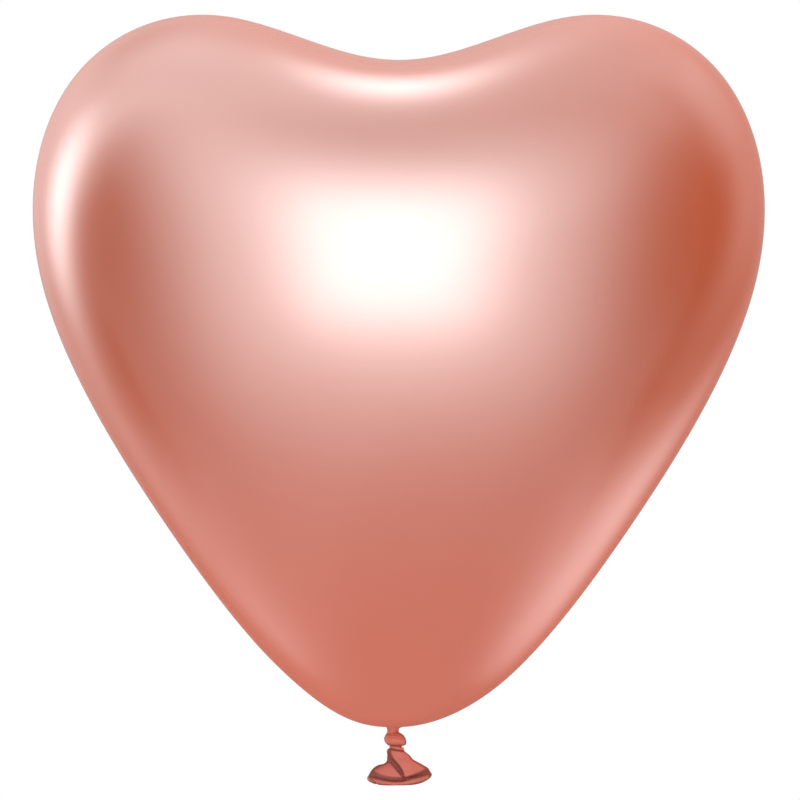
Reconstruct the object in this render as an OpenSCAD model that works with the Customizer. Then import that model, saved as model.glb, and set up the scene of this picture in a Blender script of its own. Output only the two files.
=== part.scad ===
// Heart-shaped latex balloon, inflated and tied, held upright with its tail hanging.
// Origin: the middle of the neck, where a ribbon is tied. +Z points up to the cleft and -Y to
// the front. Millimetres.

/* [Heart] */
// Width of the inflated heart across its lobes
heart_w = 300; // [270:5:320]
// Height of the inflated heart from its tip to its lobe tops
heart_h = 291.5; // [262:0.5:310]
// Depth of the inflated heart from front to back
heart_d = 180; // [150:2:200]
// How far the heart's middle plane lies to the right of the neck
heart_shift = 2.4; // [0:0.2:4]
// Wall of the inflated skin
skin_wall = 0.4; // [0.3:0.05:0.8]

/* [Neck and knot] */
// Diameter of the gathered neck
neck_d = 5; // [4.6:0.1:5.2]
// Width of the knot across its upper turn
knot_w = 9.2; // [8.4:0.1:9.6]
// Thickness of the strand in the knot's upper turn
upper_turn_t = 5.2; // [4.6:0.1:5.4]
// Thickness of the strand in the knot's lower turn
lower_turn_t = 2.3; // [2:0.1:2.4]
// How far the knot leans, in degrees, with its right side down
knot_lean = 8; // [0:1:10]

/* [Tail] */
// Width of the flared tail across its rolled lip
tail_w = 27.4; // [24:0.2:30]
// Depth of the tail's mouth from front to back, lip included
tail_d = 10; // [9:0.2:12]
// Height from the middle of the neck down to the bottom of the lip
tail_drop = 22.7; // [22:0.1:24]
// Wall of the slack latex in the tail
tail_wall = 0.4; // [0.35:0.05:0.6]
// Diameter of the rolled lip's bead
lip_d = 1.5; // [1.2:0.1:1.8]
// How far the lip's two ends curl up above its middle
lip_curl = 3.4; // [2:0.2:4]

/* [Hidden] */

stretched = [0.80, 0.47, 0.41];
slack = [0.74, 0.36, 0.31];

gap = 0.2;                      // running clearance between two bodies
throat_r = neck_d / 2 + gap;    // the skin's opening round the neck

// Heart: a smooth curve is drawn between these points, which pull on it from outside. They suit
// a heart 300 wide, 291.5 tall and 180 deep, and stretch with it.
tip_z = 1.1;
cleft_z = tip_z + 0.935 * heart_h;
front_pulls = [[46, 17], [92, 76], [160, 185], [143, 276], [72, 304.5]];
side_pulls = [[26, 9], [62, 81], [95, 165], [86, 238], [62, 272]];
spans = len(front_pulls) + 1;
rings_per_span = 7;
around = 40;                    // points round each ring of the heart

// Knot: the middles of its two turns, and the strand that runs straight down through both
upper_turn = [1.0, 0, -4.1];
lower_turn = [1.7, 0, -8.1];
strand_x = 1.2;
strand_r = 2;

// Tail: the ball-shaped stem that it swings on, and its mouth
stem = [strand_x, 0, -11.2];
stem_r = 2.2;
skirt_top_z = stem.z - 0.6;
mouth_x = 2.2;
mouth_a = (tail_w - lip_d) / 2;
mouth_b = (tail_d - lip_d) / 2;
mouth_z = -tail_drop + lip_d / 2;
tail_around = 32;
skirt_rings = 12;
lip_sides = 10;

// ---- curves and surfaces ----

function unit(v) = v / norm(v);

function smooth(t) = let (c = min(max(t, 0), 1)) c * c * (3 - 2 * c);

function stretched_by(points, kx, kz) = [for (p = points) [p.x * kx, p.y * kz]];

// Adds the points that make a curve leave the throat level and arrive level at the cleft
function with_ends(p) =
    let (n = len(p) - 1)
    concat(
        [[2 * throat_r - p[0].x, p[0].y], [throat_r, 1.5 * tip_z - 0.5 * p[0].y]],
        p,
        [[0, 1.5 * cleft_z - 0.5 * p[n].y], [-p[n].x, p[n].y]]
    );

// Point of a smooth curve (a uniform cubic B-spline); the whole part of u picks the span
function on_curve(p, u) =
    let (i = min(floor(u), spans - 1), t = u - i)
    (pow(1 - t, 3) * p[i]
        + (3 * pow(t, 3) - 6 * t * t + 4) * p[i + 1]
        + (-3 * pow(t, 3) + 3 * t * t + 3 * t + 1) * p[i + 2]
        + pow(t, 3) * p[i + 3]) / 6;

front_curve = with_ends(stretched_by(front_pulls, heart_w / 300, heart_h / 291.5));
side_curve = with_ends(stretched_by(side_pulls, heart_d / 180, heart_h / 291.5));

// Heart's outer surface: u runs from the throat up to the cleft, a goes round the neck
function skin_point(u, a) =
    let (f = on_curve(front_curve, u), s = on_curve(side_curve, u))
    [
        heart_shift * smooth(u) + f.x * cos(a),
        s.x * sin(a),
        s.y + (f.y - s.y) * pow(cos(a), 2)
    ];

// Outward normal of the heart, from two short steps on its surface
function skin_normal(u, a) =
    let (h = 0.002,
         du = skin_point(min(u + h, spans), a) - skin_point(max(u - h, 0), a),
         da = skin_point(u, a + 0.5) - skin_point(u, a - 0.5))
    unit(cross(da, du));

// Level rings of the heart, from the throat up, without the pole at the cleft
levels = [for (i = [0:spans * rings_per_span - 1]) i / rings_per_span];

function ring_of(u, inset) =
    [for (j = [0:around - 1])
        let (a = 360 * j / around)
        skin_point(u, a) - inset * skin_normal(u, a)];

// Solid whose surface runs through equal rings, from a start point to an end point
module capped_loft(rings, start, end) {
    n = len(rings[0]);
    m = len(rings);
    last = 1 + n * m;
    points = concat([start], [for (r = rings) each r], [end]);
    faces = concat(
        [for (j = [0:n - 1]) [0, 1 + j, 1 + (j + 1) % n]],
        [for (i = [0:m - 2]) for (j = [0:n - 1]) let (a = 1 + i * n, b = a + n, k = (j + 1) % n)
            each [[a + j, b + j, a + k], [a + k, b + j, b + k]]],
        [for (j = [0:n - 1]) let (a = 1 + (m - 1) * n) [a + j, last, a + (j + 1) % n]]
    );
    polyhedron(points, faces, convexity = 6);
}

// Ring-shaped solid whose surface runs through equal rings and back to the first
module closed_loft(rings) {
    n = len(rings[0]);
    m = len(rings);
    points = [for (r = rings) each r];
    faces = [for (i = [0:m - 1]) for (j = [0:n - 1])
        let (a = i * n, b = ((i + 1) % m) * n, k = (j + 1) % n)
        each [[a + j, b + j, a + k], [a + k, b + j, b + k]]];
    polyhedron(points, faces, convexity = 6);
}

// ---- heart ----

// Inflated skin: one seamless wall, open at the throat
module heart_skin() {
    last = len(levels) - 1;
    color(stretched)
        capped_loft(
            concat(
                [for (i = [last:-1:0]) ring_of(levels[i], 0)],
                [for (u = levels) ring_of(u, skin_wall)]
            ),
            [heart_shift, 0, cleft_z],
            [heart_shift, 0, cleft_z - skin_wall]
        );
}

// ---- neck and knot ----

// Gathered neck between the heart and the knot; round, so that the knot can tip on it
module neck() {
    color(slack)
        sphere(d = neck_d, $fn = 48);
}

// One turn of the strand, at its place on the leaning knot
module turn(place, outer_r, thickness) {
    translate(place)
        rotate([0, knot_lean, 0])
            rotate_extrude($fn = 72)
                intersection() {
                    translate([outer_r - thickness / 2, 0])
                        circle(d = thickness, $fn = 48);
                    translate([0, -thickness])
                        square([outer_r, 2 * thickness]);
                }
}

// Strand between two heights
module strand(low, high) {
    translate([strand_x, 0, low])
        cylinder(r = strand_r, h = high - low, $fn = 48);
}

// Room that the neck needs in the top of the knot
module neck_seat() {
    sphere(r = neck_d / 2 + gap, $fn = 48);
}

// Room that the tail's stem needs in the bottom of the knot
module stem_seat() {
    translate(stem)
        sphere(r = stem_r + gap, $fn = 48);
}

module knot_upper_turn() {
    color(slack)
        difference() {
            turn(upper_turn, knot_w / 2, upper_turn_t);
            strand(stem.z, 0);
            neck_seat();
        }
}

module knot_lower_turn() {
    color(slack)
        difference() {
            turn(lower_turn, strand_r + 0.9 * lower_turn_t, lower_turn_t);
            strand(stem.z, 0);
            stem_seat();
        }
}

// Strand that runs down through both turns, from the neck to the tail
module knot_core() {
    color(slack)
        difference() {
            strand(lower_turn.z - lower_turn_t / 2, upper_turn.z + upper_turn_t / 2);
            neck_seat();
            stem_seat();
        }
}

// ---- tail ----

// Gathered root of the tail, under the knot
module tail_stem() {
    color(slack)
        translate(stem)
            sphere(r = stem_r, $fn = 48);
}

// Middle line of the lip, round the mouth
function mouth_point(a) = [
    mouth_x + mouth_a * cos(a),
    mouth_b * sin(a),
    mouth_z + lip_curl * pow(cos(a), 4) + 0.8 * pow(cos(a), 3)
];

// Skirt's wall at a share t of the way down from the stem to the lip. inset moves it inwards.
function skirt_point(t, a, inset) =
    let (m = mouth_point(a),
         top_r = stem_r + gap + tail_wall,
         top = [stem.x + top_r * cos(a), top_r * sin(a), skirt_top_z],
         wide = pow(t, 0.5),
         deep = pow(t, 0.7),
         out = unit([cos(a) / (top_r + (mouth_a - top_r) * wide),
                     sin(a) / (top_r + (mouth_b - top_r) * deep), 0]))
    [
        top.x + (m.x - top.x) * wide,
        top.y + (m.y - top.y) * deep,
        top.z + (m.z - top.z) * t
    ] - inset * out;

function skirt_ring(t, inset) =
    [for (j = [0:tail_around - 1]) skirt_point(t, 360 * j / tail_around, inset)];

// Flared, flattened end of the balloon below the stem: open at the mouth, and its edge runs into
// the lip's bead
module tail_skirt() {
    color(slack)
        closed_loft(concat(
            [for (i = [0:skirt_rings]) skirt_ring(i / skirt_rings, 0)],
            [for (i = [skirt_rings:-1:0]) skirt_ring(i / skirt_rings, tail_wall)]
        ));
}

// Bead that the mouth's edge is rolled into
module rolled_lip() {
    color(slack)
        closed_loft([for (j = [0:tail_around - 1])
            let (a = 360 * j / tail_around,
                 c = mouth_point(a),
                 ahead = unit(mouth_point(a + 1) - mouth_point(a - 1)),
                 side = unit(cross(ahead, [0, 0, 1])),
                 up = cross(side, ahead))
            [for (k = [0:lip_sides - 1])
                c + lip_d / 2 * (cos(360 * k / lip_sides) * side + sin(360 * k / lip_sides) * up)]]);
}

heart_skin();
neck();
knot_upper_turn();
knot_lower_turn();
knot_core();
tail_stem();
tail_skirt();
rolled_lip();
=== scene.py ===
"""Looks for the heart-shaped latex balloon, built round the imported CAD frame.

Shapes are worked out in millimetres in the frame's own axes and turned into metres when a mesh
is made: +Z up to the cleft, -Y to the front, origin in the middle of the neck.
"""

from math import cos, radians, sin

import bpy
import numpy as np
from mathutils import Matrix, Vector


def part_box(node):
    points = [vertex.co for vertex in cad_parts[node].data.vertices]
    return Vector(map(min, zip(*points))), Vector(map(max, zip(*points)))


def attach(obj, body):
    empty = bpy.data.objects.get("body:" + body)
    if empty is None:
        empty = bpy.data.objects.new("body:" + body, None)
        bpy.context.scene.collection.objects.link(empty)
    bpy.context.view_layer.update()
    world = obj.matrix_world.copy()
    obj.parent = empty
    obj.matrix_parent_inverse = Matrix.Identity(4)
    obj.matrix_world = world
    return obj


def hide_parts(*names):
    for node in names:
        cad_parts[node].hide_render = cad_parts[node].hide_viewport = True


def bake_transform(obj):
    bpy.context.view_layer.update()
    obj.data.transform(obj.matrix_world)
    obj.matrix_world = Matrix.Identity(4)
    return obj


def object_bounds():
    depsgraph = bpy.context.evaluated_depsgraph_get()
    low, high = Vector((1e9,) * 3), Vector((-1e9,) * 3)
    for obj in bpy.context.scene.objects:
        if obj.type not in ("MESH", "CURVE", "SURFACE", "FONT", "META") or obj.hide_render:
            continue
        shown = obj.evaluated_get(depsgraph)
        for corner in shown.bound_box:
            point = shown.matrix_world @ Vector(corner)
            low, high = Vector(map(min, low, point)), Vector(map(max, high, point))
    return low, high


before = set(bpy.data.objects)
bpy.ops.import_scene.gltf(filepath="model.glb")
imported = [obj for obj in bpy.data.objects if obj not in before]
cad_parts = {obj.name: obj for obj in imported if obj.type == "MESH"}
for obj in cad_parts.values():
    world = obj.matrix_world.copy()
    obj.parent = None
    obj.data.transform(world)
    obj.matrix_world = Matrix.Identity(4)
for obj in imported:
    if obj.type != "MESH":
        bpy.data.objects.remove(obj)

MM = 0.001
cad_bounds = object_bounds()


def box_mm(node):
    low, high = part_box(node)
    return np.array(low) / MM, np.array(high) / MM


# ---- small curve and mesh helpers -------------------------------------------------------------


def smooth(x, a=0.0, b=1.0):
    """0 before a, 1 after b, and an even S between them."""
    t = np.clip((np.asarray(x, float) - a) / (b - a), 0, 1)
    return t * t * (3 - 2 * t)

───

**Required task:** Starting at the top of the data above, repeat every line exactly until the line containing "the front. Millimetres." has been given, then stop.

**The result:**
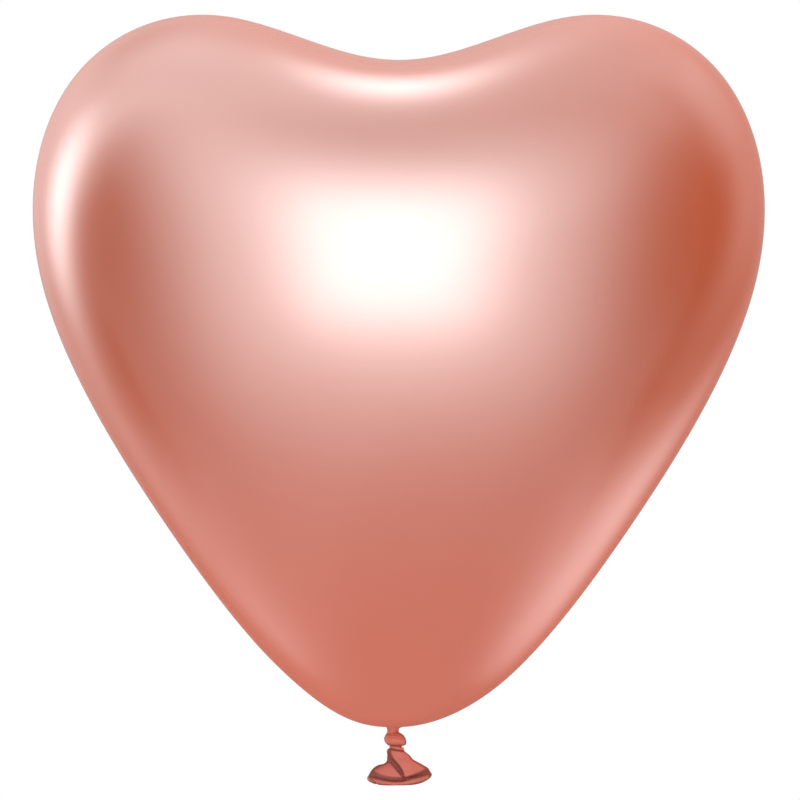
Reconstruct the object in this render as an OpenSCAD model that works with the Customizer. Then import that model, saved as model.glb, and set up the scene of this picture in a Blender script of its own. Output only the two files.
=== part.scad ===
// Heart-shaped latex balloon, inflated and tied, held upright with its tail hanging.
// Origin: the middle of the neck, where a ribbon is tied. +Z points up to the cleft and -Y to
// the front. Millimetres.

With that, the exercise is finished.